Estimant que l'action en concurrence déloyale ne repose pas sur des faits distincts de ceux ayant fondé vainement l'action en contrefaçon, elle demande que le groupe Hasbro soit débouté de sa demande faite à ce titre.

Elle soutient qu'aucun fait de parasitisme n'est caractérisé ainsi qu'il ressort de la comparaison des jeux incriminés et que les conditionnements, les couleurs employées ou la forme des emballages sont courants et non susceptibles d'entraîner une confusion dans l'esprit de la clientèle moyennant avertie et attentive.

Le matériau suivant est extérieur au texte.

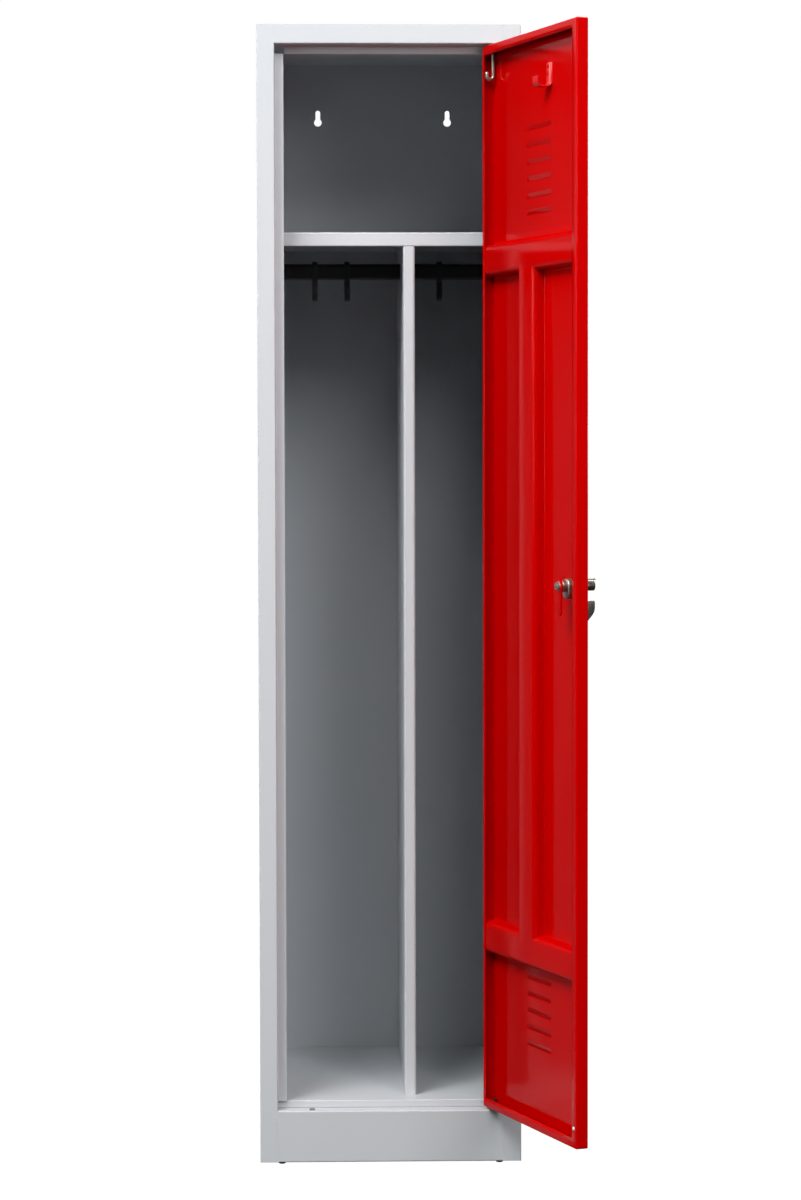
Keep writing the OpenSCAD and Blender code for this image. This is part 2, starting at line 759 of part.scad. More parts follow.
// Tongue that turns behind the lock side's stop flange
module latch_cam() {
    color(RED) on_door() translate([latch_x, cam_y + cam_t, door_mid]) rotate([90, 0, 0])
        linear_extrude(cam_t) difference() {
            union() {
                circle(r = cam_w / 2 + 3);
                translate([-cam_w / 2, -cam_len + cam_w / 2]) square([cam_w, cam_len - cam_w / 2]);
                translate([0, -cam_len + cam_w / 2]) circle(r = cam_w / 2);
            }
            square(square_w + 0.04, center = true);
        }
}

module latch_washer() {
    color(STEEL) on_door() difference() {
        bar_y(latch_x, door_mid, 7, cam_y + cam_t, cam_y + cam_t + washer_t);
        bar_y(latch_x, door_mid, thread_r + 0.02, cam_y, cam_y + cam_t + 2 * washer_t);
    }
}

module latch_nut() {
    color(STEEL) on_door() translate([latch_x, cam_y + cam_t + washer_t, door_mid]) rotate([-90, 0, 0])
        difference() {
            cylinder(d = 11.5, h = nut_t, $fn = 6);
            translate([0, 0, -1]) cylinder(r = thread_r + 0.02, h = nut_t + 2);
        }
}

left_side_panel();
right_side_panel();
back_panel();
top_panel();
floor_panel();
plinth_front();
back_sill();
hat_shelf();
partition();
clothes_rail();
rail_socket_left();
rail_socket_right();
sliding_hook_1();
sliding_hook_2();
sliding_hook_3();
upper_hinge_bush();
lower_hinge_pin();
sill_pad();
foot_front_left();
foot_front_right();
foot_back_left();
foot_back_right();
door_skin();
upper_cross_stiffener();
lower_cross_stiffener();
upright_stiffener();
coat_hook();
coat_hook_rivets();
door_upper_bush();
door_lower_bush();
door_buffer();
latch_base();
latch_rivets();
latch_housing();
upper_hinge_pin();
latch_lever();
latch_cam();
latch_washer();
latch_nut();
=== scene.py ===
# %% [markdown]
# # A steel clothing locker
# A locker is a folded sheet-steel box with one door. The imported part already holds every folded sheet,
# hinge pin and bush at its real size, so this script adds what a plain solid leaves out: louvres with
# rounded ends, soft bends, rounded castings, ground welds and paint. It also sets the camera, the lamps
# and the floor.

# %% Load the part
import json
import math
import bpy
import numpy as np
from mathutils import Matrix


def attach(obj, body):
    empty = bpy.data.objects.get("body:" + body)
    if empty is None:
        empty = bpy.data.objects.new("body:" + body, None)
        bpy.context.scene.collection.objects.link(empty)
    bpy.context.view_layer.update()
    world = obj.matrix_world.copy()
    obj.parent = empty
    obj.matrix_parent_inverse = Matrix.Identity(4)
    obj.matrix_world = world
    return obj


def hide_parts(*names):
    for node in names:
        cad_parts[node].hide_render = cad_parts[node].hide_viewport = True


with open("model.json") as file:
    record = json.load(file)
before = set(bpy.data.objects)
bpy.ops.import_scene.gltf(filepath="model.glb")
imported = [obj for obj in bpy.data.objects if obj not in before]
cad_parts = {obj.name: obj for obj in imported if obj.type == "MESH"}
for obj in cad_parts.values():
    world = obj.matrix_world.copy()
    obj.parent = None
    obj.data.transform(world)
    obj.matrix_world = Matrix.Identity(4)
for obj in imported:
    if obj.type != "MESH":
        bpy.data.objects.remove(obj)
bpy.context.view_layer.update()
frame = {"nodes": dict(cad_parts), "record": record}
mm = 0.001

# %% [markdown]
# ## The camera
# The picture is taken from a little over five metres with a long lens, so the locker's lines stay almost
# parallel. Three angles turn the camera: yaw to the side, pitch down, and a very small roll. A matrix of
# the camera's own three axes puts all three in at once, which is easier to check than Euler angles.

# %% Camera
yaw, pitch, roll = math.radians(1.445), math.radians(2.318), math.radians(-0.118)
camera_at, film_height, focal_length = (-0.10904, -5.24022, 1.09899), 36.0, 94.93
ahead = np.array([math.sin(yaw) * math.cos(pitch), math.cos(yaw) * math.cos(pitch), -math.sin(pitch)])
level = np.array([math.cos(yaw), -math.sin(yaw), 0.0])
above = np.cross(level, ahead)
side = math.cos(roll) * level + math.sin(roll) * above
top = -math.sin(roll) * level + math.cos(roll) * above
lens_data = bpy.data.cameras.new("camera")
lens_data.sensor_fit, lens_data.sensor_height, lens_data.lens = "VERTICAL", film_height, focal_length
camera = bpy.data.objects.new("camera", lens_data)
bpy.context.scene.collection.objects.link(camera)
axes = np.eye(4)
axes[:3, 0], axes[:3, 1], axes[:3, 2], axes[:3, 3] = side, top, -ahead, camera_at
camera.matrix_world = Matrix(axes.tolist())
bpy.context.scene.camera = camera
print("camera at", camera.matrix_world.translation)

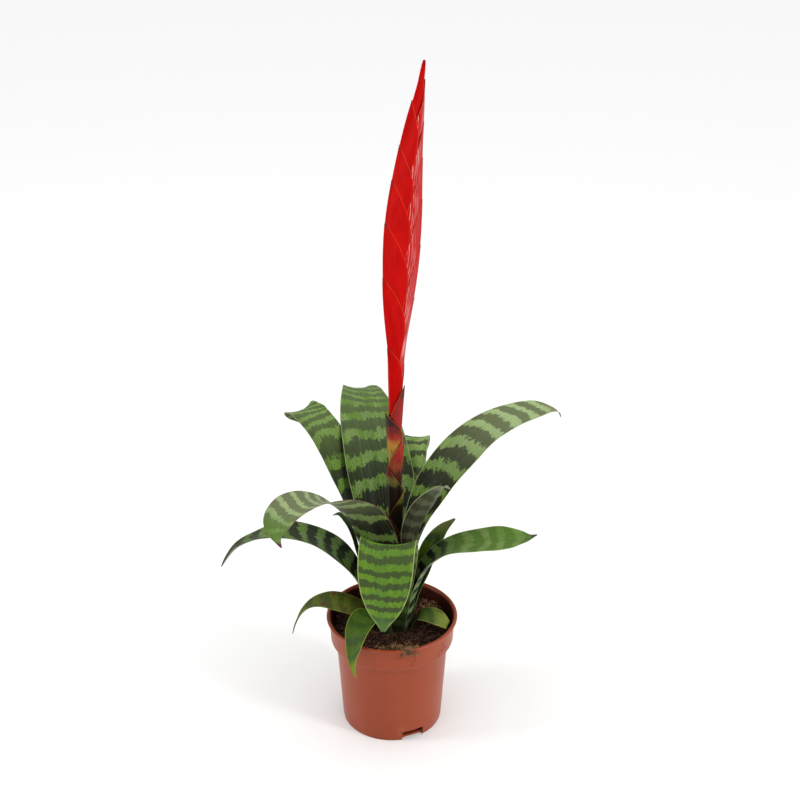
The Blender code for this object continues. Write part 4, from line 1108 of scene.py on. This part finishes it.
def make_rim_moss():
    """Threads of moss that hang over the rim, a little right of the middle."""
    heap = Heap()
    az0 = radians(-76.0)
    for i in range(34):
        a = az0 + rng.normal(0, 0.055)
        r = 58.2
        z = POT_HEIGHT + 0.25
        pts = [((r - 4.0) * cos(a + rng.normal(0, 0.03)), (r - 4.0) * sin(a), z - 0.2 + rng.uniform(0, 0.8)),
               (r * cos(a), r * sin(a), z + rng.uniform(0.1, 0.8)),
               ((POT_RIM_R + 0.35) * cos(a), (POT_RIM_R + 0.35) * sin(a), z - rng.uniform(0.4, 1.4))]
        n = int(rng.integers(3, 7))
        da = rng.normal(0, 0.05)
        drop = rng.uniform(1.2, 2.9)
        zz = pts[-1][2]
        rr = POT_RIM_R + 0.4
        aa = a
        for k in range(n):
            aa += da * rng.uniform(0.2, 1.0) + rng.normal(0, 0.02)
            zz -= drop * rng.uniform(0.3, 1.0)
            rr = max(POT_COLLAR_R + 0.9, rr - rng.uniform(-0.2, 0.8))
            pts.append((rr * cos(aa), rr * sin(aa), zz))
        add_tube(heap, pts, rng.uniform(0.22, 0.34), 0.12)
    heap.build("rim_moss", fibre_material("rim_moss_skin", (0.075, 0.042, 0.016), (0.25, 0.145, 0.060)))
    # two single hairs
    hairs = Heap()
    for a0, z0, ln, da in ((radians(-70), 104.0, 16.0, 0.010), (radians(-38), 101.0, 12.0, 0.030)):
        pts = []
        for k in range(12):
            a = a0 + da * k * (1 if k < 7 else -0.6) * 0.5
            z = z0 - ln * k / 11
            r = (POT_COLLAR_R + 0.55) if z > 85.5 else (POT_WALL_TOP_R + 0.5)
            pts.append((r * cos(a), r * sin(a), z))
        add_tube(hairs, pts, 0.16, 0.12)
    hairs.build("rim_hairs", fibre_material("rim_hair_skin", (0.05, 0.022, 0.014), (0.12, 0.06, 0.03)))


def make_bract_tips():
    """Small dried threads at the ends of three bracts."""
    heap = Heap()
    across, front = spike_frame()
    width = np.array(SPIKE_WIDTH, float)
    for side, z, ln, up in ((-1, 440.6, 5.5, 0.5), (-1, 376.0, 5.0, 0.3), (1, 412.0, 4.0, 0.6), (-1, 547.6, 3.0, 0.2)):
        c = axis_at(z)[0]
        env = curve_through(width[:, 0], width[:, 1], [z])[0]
        p = c + across * side * (env * 1.0 - 0.2)
        pts = []
        for k in range(7):
            q = k / 6
            pts.append(tuple(p + across * side * (-0.3 + 1.2 * sin(2.2 * q)) + front * 0.8 * q + np.array([0, 0, ln * (q - 0.2) * (1 - up * q)])))
        add_tube(heap, pts, 0.32, 0.12, 6)
    ob = heap.build("bract_threads", fibre_material("bract_thread_skin", (0.20, 0.09, 0.04), (0.38, 0.20, 0.09)))


# ------------------------------------------------------------------ build
for k, leaf in enumerate(LEAVES, 1):
    make_leaf(leaf, k)
for k, (tip_z, azimuth) in enumerate(SCAPE_BRACTS, 1):
    make_scape_bract(k, tip_z, azimuth)
for k in range(len(FLORAL_BRACTS)):
    make_floral_bract(k)
make_tip_bud()
make_stem()
make_pot()
make_soil()
make_litter()
make_rim_moss()
make_bract_tips()

# ------------------------------------------------------------------ stage
me = bpy.data.meshes.new("floor")
me.from_pydata([(-15, -15, 0), (15, -15, 0), (15, 15, 0), (-15, 15, 0)], [], [(0, 1, 2, 3)])
floor = bpy.data.objects.new("floor", me)
SCENE.collection.objects.link(floor)
fm = bpy.data.materials.new("floor_paint")
fm.use_nodes = True
fb = fm.node_tree.nodes["Principled BSDF"]
fb.inputs["Base Color"].default_value = (0.86, 0.86, 0.86, 1)
fb.inputs["Roughness"].default_value = 0.9
fb.inputs["Specular IOR Level"].default_value = 0.1
me.materials.append(fm)

world = bpy.data.worlds.new("studio")
world.use_nodes = True
world.node_tree.nodes["Background"].inputs["Color"].default_value = (1.0, 1.0, 1.0, 1)
world.node_tree.nodes["Background"].inputs["Strength"].default_value = 0.34
SCENE.world = world


def area(name, loc, target, size, power, colour=(1, 1, 1), size_y=None):
    data = bpy.data.lights.new(name, "AREA")
    data.energy = power
    data.size = size
    data.color = colour
    if size_y:
        data.shape = "RECTANGLE"
        data.size_y = size_y
    ob = bpy.data.objects.new(name, data)
    ob.location = loc
    ob.rotation_euler = (Vector(target) - Vector(loc)).to_track_quat("-Z", "Y").to_euler()
    SCENE.collection.objects.link(ob)
    return ob


area("sky", (0, 2.0, 6.0), (0, 2.0, 0), 24.0, 1640)
area("strip_right", (1.25, -0.75, 0.75), (0, 0, 0.32), 0.30, 13, (1.0, 0.99, 0.97), 1.5)
area("strip_left", (-1.5, -0.2, 0.8), (0, 0, 0.25), 0.35, 10, (1.0, 1.0, 1.0), 1.5)

cam_data = bpy.data.cameras.new("camera")
cam_data.sensor_width = 36.0
cam_data.lens = 63.0
cam_data.clip_end = 60.0
cam = bpy.data.objects.new("camera", cam_data)
cam.location = (0.0074, -1.0758, 0.8393)
cam.rotation_euler = (radians(64.5), 0, 0)
SCENE.collection.objects.link(cam)
SCENE.camera = cam
SCENE.view_settings.view_transform = "Standard"
SCENE.view_settings.look = "None"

Elle discute, subsidiairement, le montant du préjudice dont le groupe Hasbro aurait souffert et appelle en garantie la SARL Impag France dès lors qu'elle a commercialisé en toute bonne foi les jeux incriminés, fournis par cette dernière.

Elle sollicite la condamnation de la SA Hasbro France et de la société Hasbro International Inc à lui payer la somme de 100 000 F à titre de dommages et intérêts pour procédure abusive et la même somme au titre de l'article 700 du nouveau Code de procédure civile.

La SA Picwick soutient que la SA Hasbro France et la société Hasbro International Inc sont irrecevables à agir en contrefaçon dès lors qu'elles ne justifient pas avoir des droits d'auteur "protégeables" en étant seulement titulaires de contrats de licence concédant uniquement le droit de fabrication et de commercialisation. Elle rappelle que les jeux en question sont commercialisés depuis de nombreuses années par d'autres sociétés que celles parties au présent procès et que le succès de l'action en concurrence déloyale suppose, outre la similitude entre les produits, la volonté de créer une confusion dans l'esprit de la clientèle pour la détourner, ce qui n'est pas le cas.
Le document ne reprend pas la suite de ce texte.